[START]
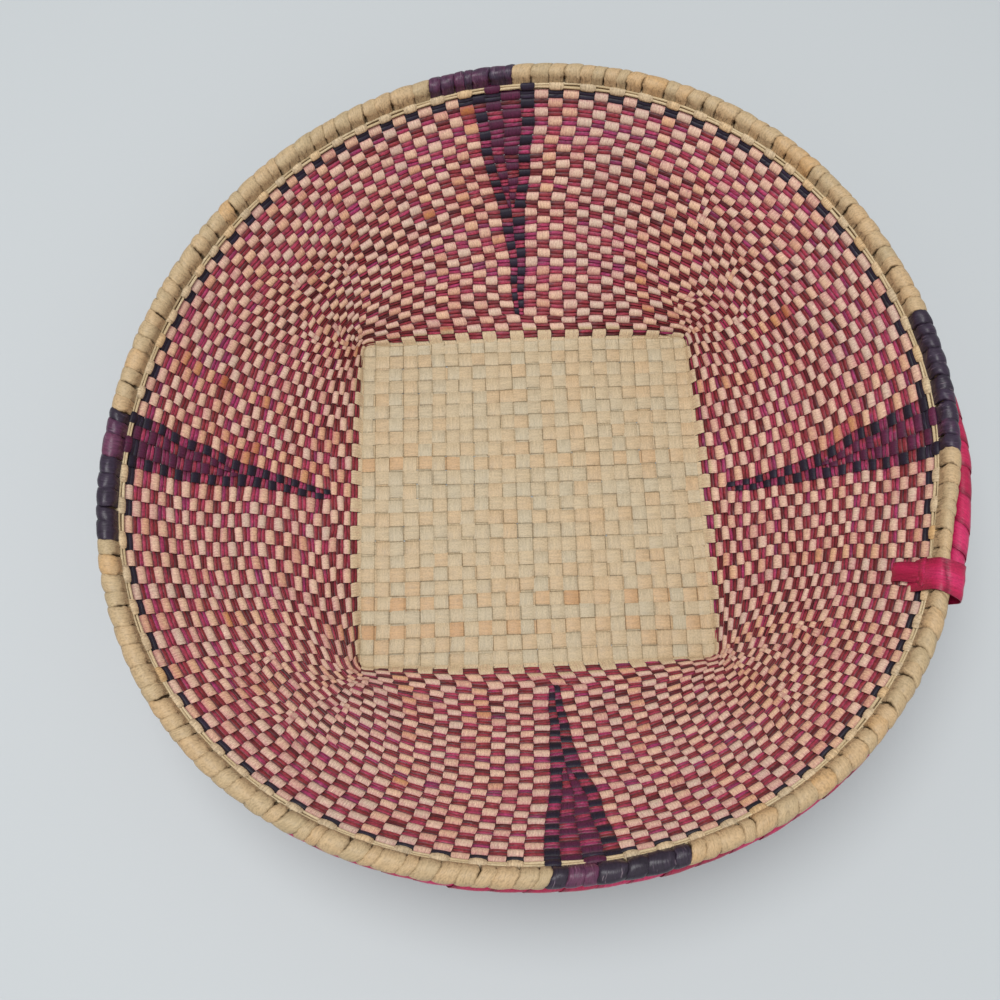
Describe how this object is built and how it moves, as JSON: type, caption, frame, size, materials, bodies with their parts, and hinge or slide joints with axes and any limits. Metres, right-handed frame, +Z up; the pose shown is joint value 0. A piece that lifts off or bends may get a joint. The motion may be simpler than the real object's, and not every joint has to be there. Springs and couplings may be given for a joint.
{
  "type": "wall basket",
  "caption": "Round shallow wall basket of woven palm strip on a square plaited base, with dyed wedges and a bound rim.",
  "frame": {"origin": "middle of the underside of the square base mat, which rests on a table", "axes": "+Z up out of the open top, +X to the right in the picture's view, +Y away from its viewer"},
  "size_m": [0.4214, 0.4253, 0.112],
  "materials": {
    "palm_mat": "matte plaited palm strip, undyed",
    "palm_stakes": "matte woven palm strip, undyed stakes over dyed wefts",
    "purple_stakes": "satin palm strip dyed near-black and plum",
    "dark_weft": "matte palm strip dyed dark purple",
    "peeled_rod": "satin peeled rod",
    "core_fibre": "matte plant stems, hidden",
    "natural_wrap": "satin wide palm strip, undyed",
    "dyed_wrap": "satin wide palm strip dyed aubergine",
    "magenta_wrap": "satin palm strip dyed magenta"
  },
  "bodies": {
    "root": {"base_mat": "palm_mat", "wall_panel_east_north": "palm_stakes", "wall_panel_north_west": "palm_stakes", "wall_panel_west_south": "palm_stakes", "wall_panel_south_east": "palm_stakes", "dyed_wedge_east": "purple_stakes", "dyed_wedge_north": "purple_stakes", "dyed_wedge_west": "purple_stakes", "dyed_wedge_south": "purple_stakes", "top_weft": "dark_weft", "border_rod_upper": "peeled_rod", "border_rod_lower": "peeled_rod", "turned_ends_east": "purple_stakes", "turned_ends_north": "purple_stakes", "turned_ends_west": "purple_stakes", "turned_ends_south": "purple_stakes", "turned_ends_east_north": "natural_wrap", "turned_ends_north_west": "natural_wrap", "turned_ends_west_south": "natural_wrap", "turned_ends_south_east": "natural_wrap", "rim_core": "core_fibre", "dyed_wrap_east": "dyed_wrap", "dyed_wrap_north": "dyed_wrap", "dyed_wrap_west": "dyed_wrap", "dyed_wrap_south": "dyed_wrap", "rim_wrap_east_north": "natural_wrap", "rim_wrap_north_west": "natural_wrap", "rim_wrap_west_south": "natural_wrap", "rim_wrap_south_east": "natural_wrap", "outer_hoop_cane": "core_fibre", "outer_hoop_wrap": "magenta_wrap", "lashing_strap": "magenta_wrap"}
  },
  "joints": []
}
[END]
▶ OBJECTIVE
Copy all the lines, exactly.

▶ TASK RESULT
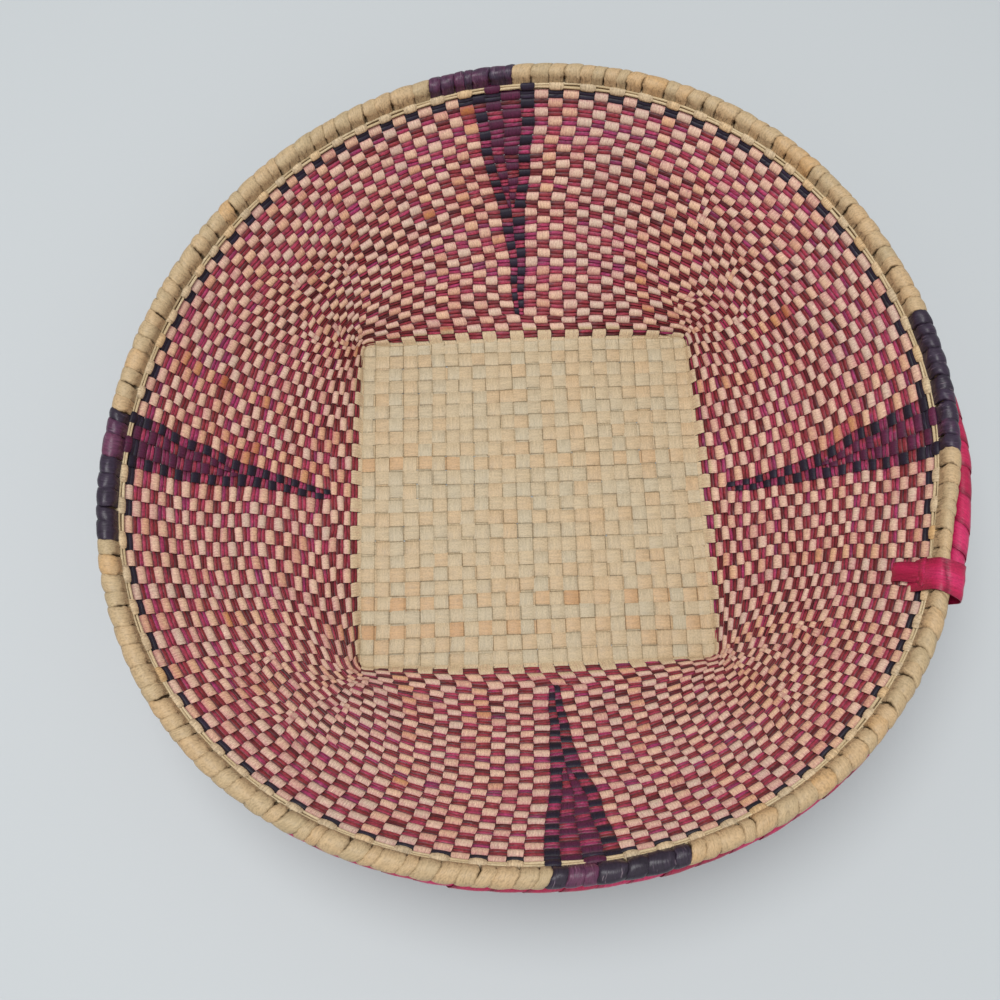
Describe how this object is built and how it moves, as JSON: type, caption, frame, size, materials, bodies with their parts, and hinge or slide joints with axes and any limits. Metres, right-handed frame, +Z up; the pose shown is joint value 0. A piece that lifts off or bends may get a joint. The motion may be simpler than the real object's, and not every joint has to be there. Springs and couplings may be given for a joint.
{
  "type": "wall basket",
  "caption": "Round shallow wall basket of woven palm strip on a square plaited base, with dyed wedges and a bound rim.",
  "frame": {"origin": "middle of the underside of the square base mat, which rests on a table", "axes": "+Z up out of the open top, +X to the right in the picture's view, +Y away from its viewer"},
  "size_m": [0.4214, 0.4253, 0.112],
  "materials": {
    "palm_mat": "matte plaited palm strip, undyed",
    "palm_stakes": "matte woven palm strip, undyed stakes over dyed wefts",
    "purple_stakes": "satin palm strip dyed near-black and plum",
    "dark_weft": "matte palm strip dyed dark purple",
    "peeled_rod": "satin peeled rod",
    "core_fibre": "matte plant stems, hidden",
    "natural_wrap": "satin wide palm strip, undyed",
    "dyed_wrap": "satin wide palm strip dyed aubergine",
    "magenta_wrap": "satin palm strip dyed magenta"
  },
  "bodies": {
    "root": {"base_mat": "palm_mat", "wall_panel_east_north": "palm_stakes", "wall_panel_north_west": "palm_stakes", "wall_panel_west_south": "palm_stakes", "wall_panel_south_east": "palm_stakes", "dyed_wedge_east": "purple_stakes", "dyed_wedge_north": "purple_stakes", "dyed_wedge_west": "purple_stakes", "dyed_wedge_south": "purple_stakes", "top_weft": "dark_weft", "border_rod_upper": "peeled_rod", "border_rod_lower": "peeled_rod", "turned_ends_east": "purple_stakes", "turned_ends_north": "purple_stakes", "turned_ends_west": "purple_stakes", "turned_ends_south": "purple_stakes", "turned_ends_east_north": "natural_wrap", "turned_ends_north_west": "natural_wrap", "turned_ends_west_south": "natural_wrap", "turned_ends_south_east": "natural_wrap", "rim_core": "core_fibre", "dyed_wrap_east": "dyed_wrap", "dyed_wrap_north": "dyed_wrap", "dyed_wrap_west": "dyed_wrap", "dyed_wrap_south": "dyed_wrap", "rim_wrap_east_north": "natural_wrap", "rim_wrap_north_west": "natural_wrap", "rim_wrap_west_south": "natural_wrap", "rim_wrap_south_east": "natural_wrap", "outer_hoop_cane": "core_fibre", "outer_hoop_wrap": "magenta_wrap", "lashing_strap": "magenta_wrap"}
  },
  "joints": []
}